私は平和な市民に危害を加えるつもりはない。社会の平和を乱す者たちを鎮圧し、政府の権威を維持することが私の目的である。皆さんはおとなしくしていたほうがよい」。
ここまで言うと、アッピウスは護衛隊に命令した。「取り掛かれ。群衆をを追い払って道を開けろ。奴隷を主人に渡せ]。
アッピウスは怒り狂って命令し、彼の声は雷のように響き渡った。人々は
怖じ気づいて逃げ去ってしまい、娘がとり残された。ヴェルギニウスは大衆の助けが得られないことを知り、裁判官に向かって言った。「私を許してほしい。私は無礼な話し方をした。父親の悲しみが原因であることを理解し、大目に見ていただきたい。娘の付き添いの女性に質問するのを許可してください。事実は何なのか、つまりわたしは娘の父親ではないのか、確かめたいのです。結果しだいでは、私は娘との親子関係を取り消す用意がありす」。
アッピウスは質問を許可した。ヴェルギニウスは娘と付き添いの女性をクロアキナ・ヴェヌス(ヴィーナス)の近くの生け贄を置く祭壇の前に連れて行った。現在この祭壇は新祭壇と呼ばれている。ヴェルギニウスは短刀で娘の胸を突き刺した。「愛する娘よ! お前の名誉を守るにはには、こうするしかなかった」と彼は言った。それから彼は裁判官に向かって言った。「娘の血に誓って、私はお前の首を地獄に送ってやる」。
ヴェルギニウスの恐ろしい行為を見た人々が騒ぎ出した。
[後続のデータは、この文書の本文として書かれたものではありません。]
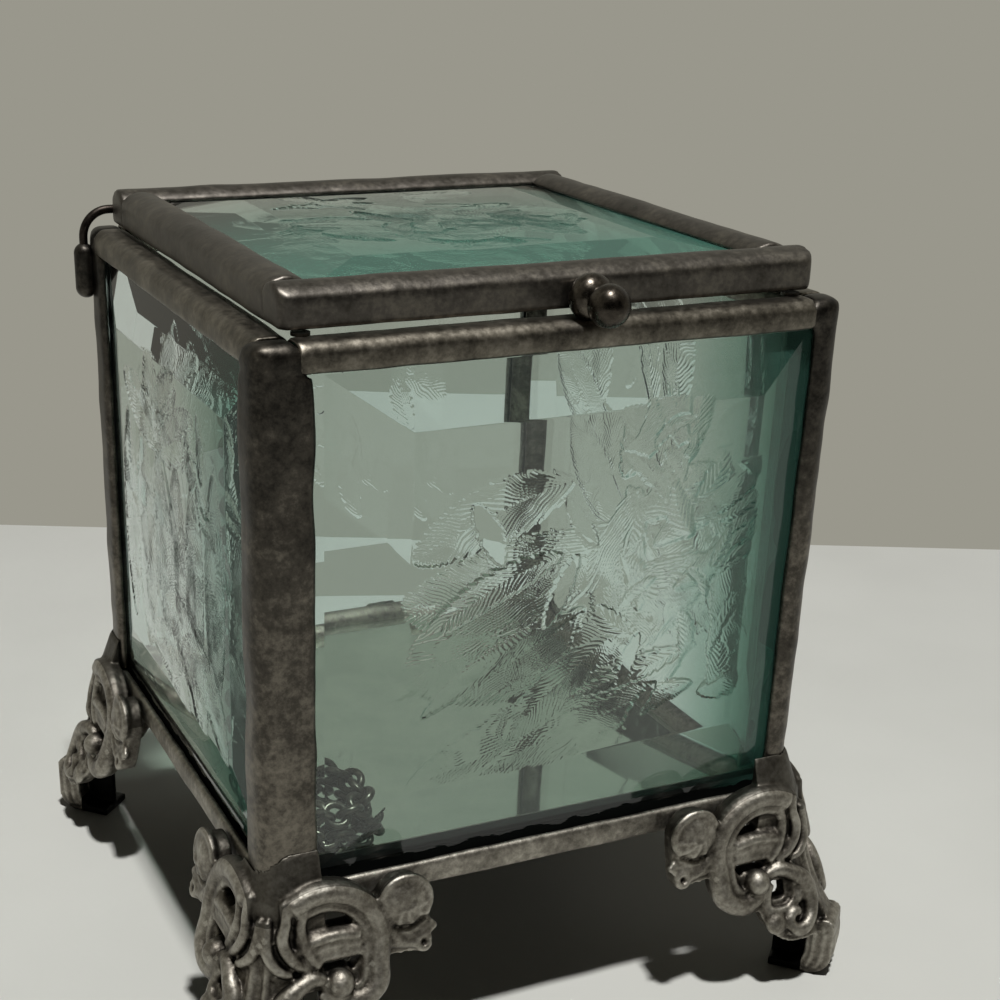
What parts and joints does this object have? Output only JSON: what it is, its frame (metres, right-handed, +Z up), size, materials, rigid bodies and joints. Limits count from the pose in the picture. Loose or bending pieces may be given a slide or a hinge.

アッピウスは怯えて、「ヴェルギニウスを逮捕しろ」と命令した。
ヴェルギニウスは短刀を振りかざしながら、前に進んだ。彼に同情する人々に守られながら、ヴェルギニウスは市門に至った。イキリウスとヌミトリウスが息絶えた娘を抱き上げ、人々の方を向いた。人々は不幸な運命の下に生まれた美しい少女哀れみ、
アッピウスを哀れんだ。そして彼女の父親に残された恐ろしい選択を知り、彼らは動揺した。娘についてきた女性たちは怒りの声を上げた。「このような最期を遂げるために、私たちは娘たちを育てたのではない。慎ましさと純潔に対する報いがこれなのですか」。
女性特有の繊細な感情ゆえに、悲しみは深かった。同様の発言が続き、人々の心をさらに動かし、同情を増した。一方男たちは、中でもイキリウスは「護民官の廃止により、上訴の手段が奪われた」と嘆き、現在の施政に対する憤りを語った。